Source data:
[start]

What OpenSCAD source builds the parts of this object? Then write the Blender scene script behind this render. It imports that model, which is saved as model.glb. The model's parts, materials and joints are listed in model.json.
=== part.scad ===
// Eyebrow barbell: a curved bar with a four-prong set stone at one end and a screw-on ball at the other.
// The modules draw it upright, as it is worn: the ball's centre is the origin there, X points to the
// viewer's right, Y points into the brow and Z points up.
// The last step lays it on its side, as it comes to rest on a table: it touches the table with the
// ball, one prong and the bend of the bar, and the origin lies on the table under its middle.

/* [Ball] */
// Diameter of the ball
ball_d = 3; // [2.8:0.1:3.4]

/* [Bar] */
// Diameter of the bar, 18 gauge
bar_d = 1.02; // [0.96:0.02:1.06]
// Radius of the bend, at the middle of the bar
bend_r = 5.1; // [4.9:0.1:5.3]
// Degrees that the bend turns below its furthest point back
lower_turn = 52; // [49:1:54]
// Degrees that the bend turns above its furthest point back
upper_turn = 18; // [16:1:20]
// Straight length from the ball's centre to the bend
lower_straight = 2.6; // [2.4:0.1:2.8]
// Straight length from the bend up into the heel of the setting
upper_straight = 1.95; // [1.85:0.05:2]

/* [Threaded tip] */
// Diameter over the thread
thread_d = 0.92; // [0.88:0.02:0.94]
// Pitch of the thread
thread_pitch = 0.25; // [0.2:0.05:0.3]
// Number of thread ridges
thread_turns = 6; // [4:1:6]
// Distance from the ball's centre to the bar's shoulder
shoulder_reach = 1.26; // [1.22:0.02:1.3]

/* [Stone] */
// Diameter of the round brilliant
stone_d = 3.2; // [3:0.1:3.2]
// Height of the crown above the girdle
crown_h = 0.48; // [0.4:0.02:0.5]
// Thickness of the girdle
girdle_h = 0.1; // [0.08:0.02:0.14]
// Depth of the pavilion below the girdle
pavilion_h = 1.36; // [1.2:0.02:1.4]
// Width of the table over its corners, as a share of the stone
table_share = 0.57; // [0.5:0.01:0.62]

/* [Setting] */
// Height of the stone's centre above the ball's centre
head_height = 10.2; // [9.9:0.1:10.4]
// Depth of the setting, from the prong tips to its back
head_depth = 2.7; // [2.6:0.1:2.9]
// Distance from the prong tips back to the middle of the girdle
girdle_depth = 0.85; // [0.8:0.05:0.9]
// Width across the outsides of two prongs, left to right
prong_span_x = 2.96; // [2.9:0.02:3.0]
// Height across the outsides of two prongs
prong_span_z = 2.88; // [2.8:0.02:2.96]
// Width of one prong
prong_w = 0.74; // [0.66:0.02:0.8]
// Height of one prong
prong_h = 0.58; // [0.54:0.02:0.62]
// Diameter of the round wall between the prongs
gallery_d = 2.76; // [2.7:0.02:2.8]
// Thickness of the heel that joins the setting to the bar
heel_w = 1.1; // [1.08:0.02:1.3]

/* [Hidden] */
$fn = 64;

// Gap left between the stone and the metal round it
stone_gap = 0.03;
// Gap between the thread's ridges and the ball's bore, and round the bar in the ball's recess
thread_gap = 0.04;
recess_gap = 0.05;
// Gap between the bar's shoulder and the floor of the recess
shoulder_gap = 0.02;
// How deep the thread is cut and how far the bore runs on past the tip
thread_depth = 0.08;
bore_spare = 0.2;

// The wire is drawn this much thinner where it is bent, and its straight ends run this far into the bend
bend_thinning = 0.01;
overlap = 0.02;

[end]

Task details: Find each line holding the string "that" and copy it out.

Full answer:
What OpenSCAD source builds the parts of this object? Then write the Blender scene script behind this render. It imports that model, which is saved as model.glb. The model's parts, materials and joints are listed in model.json.
// Degrees that the bend turns below its furthest point back
// Degrees that the bend turns above its furthest point back
// Thickness of the heel that joins the setting to the bar